First in, first out method
This method is available for all types of investments, and it's the default method for all investments other than mutual funds.
How it works
The shares you bought first will automatically be the first shares we sell. It will appear on your statement as FIFO.
Why you might prefer the first in, first out method
It's easy to understand
Shares are sold in the same order they were bought—it's that simple.
You can be hands-off
You don't need to hand-select which shares to sell because we'll automatically sell the oldest shares first.
A few things to consider
It could be less tax-efficient
Sales and transfers are based on acquisition date and don't consider potential gains or losses.

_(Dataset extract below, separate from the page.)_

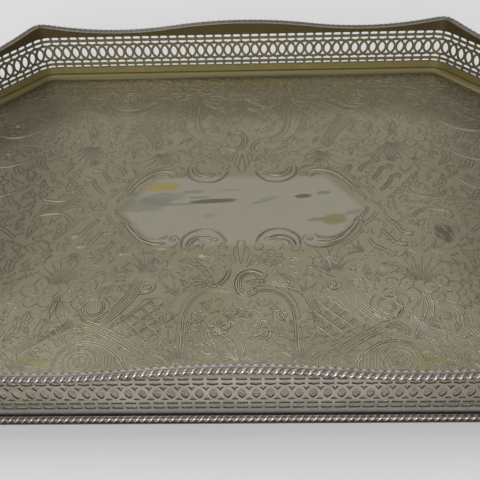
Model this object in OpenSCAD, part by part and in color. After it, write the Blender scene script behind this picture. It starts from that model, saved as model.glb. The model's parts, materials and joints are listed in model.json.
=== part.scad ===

More recordkeeping may be required
For noncovered mutual fund shares, we'll continue to report the basis to you using average cost. If you're eligible to use a method other than average cost for noncovered shares, you can use your records to report earliest lots acquired on your tax return. Vanguard only keeps the average cost basis, so we can't assist you in determining the earliest lots. However, we won't report cost basis for the noncovered shares to the IRS.
For all other noncovered shares, we'll first sell the shares for which we don't have an acquisition date, followed by the shares with the earliest acquisition date. As with mutual fund shares, we'll report the basis of the noncovered shares to you, if we know it, but won't send it to the IRS.
Shares bought before the regulatory changes took effect on January 1, 2012 (or January 1, 2011, for stocks).
Cost basis reporting for noncovered shares will be sent to you alone; it will not be sent to the IRS.